NIL and transfer portal effect: More college players eschewing the NFL Draft

The NFL Draft Combine begins next week, the official start of a familiar process that concludes in late April with the actual selections.

There is one thing missing this year, however. Collegiate underclassmen — at least in the numbers we’ve seen in past drafts.

A player can petition the NFL for early entry — or “special eligibility” — once he is three years out of high school. This year just 54 athletes did so. Another four players who completed their undergraduate degrees ahead of schedule are also eligible.

The 58 total early entrants is the lowest since the 2011 draft, when 56 college juniors entered. It is markedly down from most of the last decade, when the list annually hit triple digits.
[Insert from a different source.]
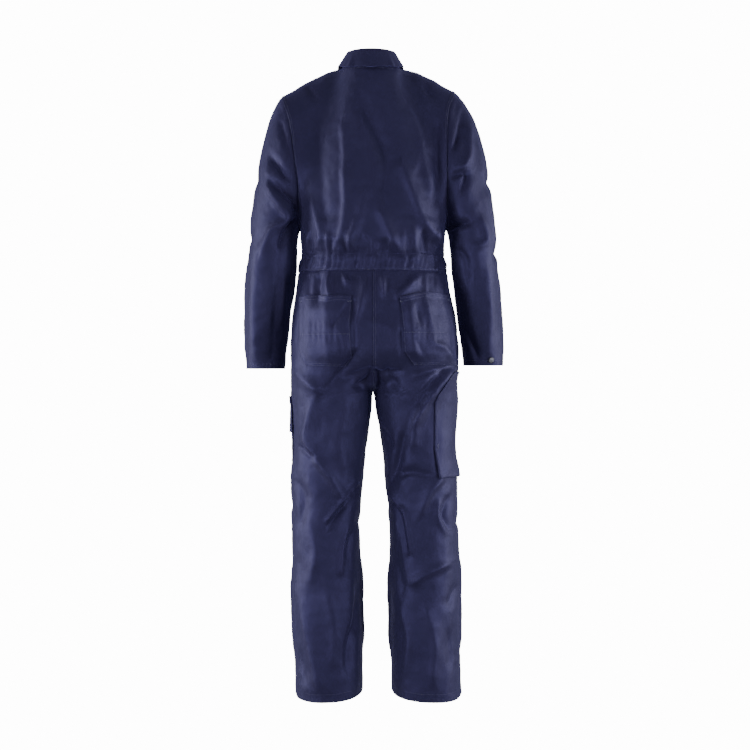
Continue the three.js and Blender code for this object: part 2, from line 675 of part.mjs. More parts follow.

The number is just 43% of the record 135 who entered the 2019 draft early and just 50.4% of a seven-year stretch from 2016-2022 that saw an average of 115 players leave school early.

It is part of an emerging trend that saw the number cut to 82 for last year’s draft.

The reason?

The most obvious ones are the combination of college football coaches' favorite punching bag complaints about how disastrous the game has become.

  • The transfer portal, which grants a player immediate NCAA eligibility when they switch schools.

  • Name, Image and Likeness (NIL) rules that allow players, especially star ones, to be effectively paid to play college football.

Yeah, go figure.

There is no questioning that these two changes have created a different world in college football, and not all of it is perfect.

However, despite the wails of complaints from coaches, there have been noted positives for the sport as a whole and many teams in particular.

It turns out players aren’t rushing out the door of college football now that they can use the portal to react to coaching changes and seek better playing opportunities.

Others, meanwhile, are choosing to remain with their team and chase championships while being rewarded financially by fan collectives for their prior success. Plenty of players are choosing the guaranteed money of playing college ball over the uncertainty of the draft, where the seven rounds produce a little more than 250 selections.

The result is 60-80 additional high-end talents populating college football rosters next fall. And it’s changing the competitive complexion of the sport … for the better.

Projected first-round picks — who will sign guaranteed deals into the eight figures — are still mostly jumping into the draft as soon as possible. Of the 58 early entrants, 21 are projected first-round picks in the latest Yahoo Sports mock draft. That includes eight of the top 10.

No one would expect anything different for Caleb Williams, Drake Maye or Marvin Harrison Jr.

However, that means just 37 others — some of whom will be in the mix for late first-round status — are willing to leave before their eligibility runs out.

That’s more talent in the college game. More recognizable names. More roster continuity.

NEW ORLEANS, LA - JANUARY 01: Texas quarterback Quinn Ewers (3) passes the ball during the Allstate Sugar Bowl playoff game between the Texas Longhorns and the Washington Huskies on Monday, January 1, 2024 at Caesars Superdome in New Orleans, LA.  (Photo by Nick Tre. Smith/Icon Sportswire via Getty Images)
Texas quarterback Quinn Ewers is choosing to stay another year at Texas rather than test the waters of the NFL Draft. (Nick Tre. Smith/Icon Sportswire via Getty Images) (Icon Sportswire via Getty Images)

As recently as 2021, the New York Times reported that college coaches such as Alabama’s Nick Saban and Ohio State’s Urban Meyer had discussed ways to reverse what they identified as a problem for their sport — scores of players ignoring NFL scouting advice, jumping into the draft and not making a roster.

Turns out the solution was coming.

A transfer portal that grants immediate eligibility allows players who might have previously felt trapped in a situation with a coaching change, poor coaching or lack of opportunity, to find a greener pasture rather than just gamble on the NFL.

Meanwhile, the rise of NIL has allowed school collectives to pool resources to encourage quality players to return for another season.

In 2023, Michigan boosters notably created the “One More Year” fund to try to offset the allure of mid-round NFL money. It was able to keep at least five returning stars — including running back Blake Corum, wide receiver Cornelius Johnson and offensive lineman Zak Zinter — who were instrumental in the Wolverines winning just their second national championship since the 1940s.

That plan has served as inspiration for rival Ohio State, which was able to keep in Columbus for next year numerous draft candidates, including running back TreVeyon Henderson, wide receiver Emeka Egbuka and defensive end JT Tuimoloau. The Buckeyes will open the season ranked in the top five nationally, if not No. 1.

The impact of returning players is everywhere, though, and includes a number of potential first rounders, including Texas quarterback Quinn Ewers, Georgia quarterback Carson Beck, Clemson linebacker Barrett Carter, Wisconsin cornerback Ricardo Hallman, Colorado quarterback Shedeur Sanders, Michigan safety Rod Moore and so on.

All of a sudden, 2021 feels like ancient history.

Players have options, fans have familiar stars returning and the sport as a whole isn’t losing talent like it once did.

Maybe the NFL Draft is a little less flush in raw ability. The league will survive, as college football — thanks to its supposed twin evils (portal and NIL) — will thrive a little bit more.